You can postpone digging through your old piles of stuff to find your lost birth certificate to get a REAL ID card. To fly on a plane, the Department of Homeland Securityrecently extended the deadline from May 3, 2023 to May 7, 2025 to convert your regular driver’s license or California ID card to a REAL ID-compliant license or identification card, or to get a valid passport.
In one of the excessive policy reactions following the 9/11 attacks in 2001, in 2005 Congress passed the REAL ID Act supposedly to make airline flight more secure against potential terrorist attacks.
According to the DHS, “Security standards include incorporating anti-counterfeiting technology, preventing insider fraud, and using documentary evidence and record checks to ensure a person is who they claim to be.”

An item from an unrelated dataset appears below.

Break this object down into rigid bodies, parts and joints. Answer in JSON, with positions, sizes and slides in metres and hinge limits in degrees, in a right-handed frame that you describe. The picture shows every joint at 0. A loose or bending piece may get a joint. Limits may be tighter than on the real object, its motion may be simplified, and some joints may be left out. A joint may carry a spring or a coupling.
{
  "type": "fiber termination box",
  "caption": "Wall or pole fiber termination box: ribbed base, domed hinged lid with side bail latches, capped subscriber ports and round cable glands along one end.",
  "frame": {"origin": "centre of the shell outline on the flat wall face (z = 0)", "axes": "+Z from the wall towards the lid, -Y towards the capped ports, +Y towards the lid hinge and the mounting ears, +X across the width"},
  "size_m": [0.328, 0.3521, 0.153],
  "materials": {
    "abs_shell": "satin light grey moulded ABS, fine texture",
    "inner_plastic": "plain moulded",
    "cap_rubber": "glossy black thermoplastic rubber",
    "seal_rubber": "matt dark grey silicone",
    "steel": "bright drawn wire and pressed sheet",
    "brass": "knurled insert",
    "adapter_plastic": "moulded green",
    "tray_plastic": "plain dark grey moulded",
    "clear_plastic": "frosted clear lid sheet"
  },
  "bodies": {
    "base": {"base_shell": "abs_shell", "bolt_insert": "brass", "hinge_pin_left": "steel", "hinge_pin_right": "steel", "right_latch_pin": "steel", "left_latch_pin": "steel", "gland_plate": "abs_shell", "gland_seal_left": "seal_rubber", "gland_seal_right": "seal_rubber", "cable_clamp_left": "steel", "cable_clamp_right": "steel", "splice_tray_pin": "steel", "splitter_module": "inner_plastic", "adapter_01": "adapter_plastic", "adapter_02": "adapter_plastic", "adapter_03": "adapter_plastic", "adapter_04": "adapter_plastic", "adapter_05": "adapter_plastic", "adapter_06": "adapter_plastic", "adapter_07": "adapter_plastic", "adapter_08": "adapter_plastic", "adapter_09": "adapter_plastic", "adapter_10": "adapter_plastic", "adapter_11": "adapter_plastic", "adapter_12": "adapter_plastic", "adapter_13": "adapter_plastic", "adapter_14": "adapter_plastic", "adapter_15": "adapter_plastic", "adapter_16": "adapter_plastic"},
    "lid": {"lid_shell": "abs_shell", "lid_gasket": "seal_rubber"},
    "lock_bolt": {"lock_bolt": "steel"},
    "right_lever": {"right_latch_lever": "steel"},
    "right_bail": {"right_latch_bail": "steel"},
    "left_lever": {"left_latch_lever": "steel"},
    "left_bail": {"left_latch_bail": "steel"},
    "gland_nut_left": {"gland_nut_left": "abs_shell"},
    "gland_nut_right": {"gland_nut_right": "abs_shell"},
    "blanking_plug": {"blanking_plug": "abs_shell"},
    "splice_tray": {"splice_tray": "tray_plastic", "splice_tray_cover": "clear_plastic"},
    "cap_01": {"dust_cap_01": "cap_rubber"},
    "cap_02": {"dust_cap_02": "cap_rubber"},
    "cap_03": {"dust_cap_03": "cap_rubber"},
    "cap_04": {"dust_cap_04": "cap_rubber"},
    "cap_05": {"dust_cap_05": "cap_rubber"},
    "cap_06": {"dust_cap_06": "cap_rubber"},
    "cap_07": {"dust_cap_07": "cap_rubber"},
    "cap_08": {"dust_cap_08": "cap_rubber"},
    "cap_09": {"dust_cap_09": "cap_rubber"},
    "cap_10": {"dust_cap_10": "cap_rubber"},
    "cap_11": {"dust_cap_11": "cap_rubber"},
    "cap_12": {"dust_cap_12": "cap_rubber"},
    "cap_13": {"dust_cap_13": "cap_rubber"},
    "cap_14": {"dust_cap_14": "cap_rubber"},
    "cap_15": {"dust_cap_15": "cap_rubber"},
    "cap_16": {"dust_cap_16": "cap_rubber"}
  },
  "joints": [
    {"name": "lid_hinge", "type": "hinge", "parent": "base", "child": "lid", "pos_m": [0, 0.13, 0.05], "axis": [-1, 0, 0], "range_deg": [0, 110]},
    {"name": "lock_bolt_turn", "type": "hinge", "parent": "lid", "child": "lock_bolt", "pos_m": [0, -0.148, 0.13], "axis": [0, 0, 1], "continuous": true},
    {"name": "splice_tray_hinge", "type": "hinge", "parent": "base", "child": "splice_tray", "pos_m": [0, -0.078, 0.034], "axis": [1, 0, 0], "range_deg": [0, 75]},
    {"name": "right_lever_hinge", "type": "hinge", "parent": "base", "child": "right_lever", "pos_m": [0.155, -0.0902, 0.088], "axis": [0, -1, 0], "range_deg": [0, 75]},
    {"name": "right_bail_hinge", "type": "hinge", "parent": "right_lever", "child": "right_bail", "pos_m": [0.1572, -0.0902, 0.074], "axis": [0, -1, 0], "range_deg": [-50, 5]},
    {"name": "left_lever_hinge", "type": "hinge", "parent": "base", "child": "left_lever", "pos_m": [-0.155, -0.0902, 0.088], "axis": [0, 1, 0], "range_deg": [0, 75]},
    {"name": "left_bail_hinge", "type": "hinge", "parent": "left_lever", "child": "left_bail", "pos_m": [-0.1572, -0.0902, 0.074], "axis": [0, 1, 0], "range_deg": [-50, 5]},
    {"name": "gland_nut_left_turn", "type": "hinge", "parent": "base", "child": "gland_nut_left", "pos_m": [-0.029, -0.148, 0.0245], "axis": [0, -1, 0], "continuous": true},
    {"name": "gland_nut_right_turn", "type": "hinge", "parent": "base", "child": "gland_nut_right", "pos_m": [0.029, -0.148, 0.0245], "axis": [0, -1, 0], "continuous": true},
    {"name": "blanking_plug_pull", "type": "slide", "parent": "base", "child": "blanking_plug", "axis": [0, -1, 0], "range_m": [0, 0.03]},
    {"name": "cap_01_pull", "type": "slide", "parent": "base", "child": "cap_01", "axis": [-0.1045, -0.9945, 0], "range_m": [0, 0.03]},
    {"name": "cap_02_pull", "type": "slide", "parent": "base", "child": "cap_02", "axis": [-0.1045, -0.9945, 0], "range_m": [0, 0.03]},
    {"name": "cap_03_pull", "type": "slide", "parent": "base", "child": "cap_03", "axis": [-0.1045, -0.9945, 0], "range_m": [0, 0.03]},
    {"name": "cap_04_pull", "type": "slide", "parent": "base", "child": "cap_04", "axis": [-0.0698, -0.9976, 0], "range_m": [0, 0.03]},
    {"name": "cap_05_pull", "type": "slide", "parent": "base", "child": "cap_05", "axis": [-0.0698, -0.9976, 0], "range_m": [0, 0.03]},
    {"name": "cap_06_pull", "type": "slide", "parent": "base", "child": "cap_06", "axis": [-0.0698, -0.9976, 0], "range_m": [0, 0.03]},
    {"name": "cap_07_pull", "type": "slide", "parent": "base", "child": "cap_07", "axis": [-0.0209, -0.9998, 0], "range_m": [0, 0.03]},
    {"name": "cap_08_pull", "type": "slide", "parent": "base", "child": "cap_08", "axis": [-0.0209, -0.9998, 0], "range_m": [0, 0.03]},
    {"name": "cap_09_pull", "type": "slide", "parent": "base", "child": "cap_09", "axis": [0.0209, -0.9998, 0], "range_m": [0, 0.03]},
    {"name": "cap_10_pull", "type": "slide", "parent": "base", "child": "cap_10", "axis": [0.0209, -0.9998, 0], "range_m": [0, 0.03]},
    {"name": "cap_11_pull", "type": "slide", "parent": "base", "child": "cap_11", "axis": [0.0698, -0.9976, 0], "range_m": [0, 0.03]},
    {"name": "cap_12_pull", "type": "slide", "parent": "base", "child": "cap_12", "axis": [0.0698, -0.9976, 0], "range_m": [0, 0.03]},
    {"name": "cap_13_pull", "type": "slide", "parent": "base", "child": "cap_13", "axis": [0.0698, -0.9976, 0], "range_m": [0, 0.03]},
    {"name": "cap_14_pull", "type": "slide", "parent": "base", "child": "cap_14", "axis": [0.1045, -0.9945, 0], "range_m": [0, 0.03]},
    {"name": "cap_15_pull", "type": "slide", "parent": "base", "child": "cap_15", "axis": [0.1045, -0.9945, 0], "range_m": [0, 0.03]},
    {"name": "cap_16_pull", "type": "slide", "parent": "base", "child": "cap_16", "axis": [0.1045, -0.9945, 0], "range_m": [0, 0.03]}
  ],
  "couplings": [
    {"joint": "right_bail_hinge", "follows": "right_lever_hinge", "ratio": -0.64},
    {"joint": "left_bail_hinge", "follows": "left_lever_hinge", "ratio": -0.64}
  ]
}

It’s just an unnecessary hassle, and a further intrusion into our privacy rights. Since 9/11, better security in other areas has prevented a similar terrorist attacks. A REAL ID mandate is not necessary for security purposes.
The reason for the latest delay is the problems state DMVs have had during and after the COVID-19 pandemic. DHS Director Alejandro N. Mayorkas said, “This extension will give states needed time to ensure their residents can obtain a REAL ID-compliant license or identification card.”
According to a Dec. 5 announcement by the California DMV, almost 15 million Californians already have REAL IDs, up nearly 200,000 from a month earlier.
“If a REAL ID is on your holiday wish list this year, we’ve made it easy for you to get one,” urged DMV Director Steve Gordon. “All you have to do is fill out an online application, upload your documents and make a quick trip to the DMV.”
But this national ID mandate still offends our sensibilities as free Americans. “Your papers, please!” is a phrase about traveling in a bad Central European country in the 1930s.
It’s offensive to a free people, unnecessary for security purposes and an unjustified federal intrusion.
The best policy would be to entirely cancel the REAL ID mandate. It has been 17 years since the REAL ID mandate was pushed on the American people and for 17 years it has been obvious that it isn’t even remotely necessary.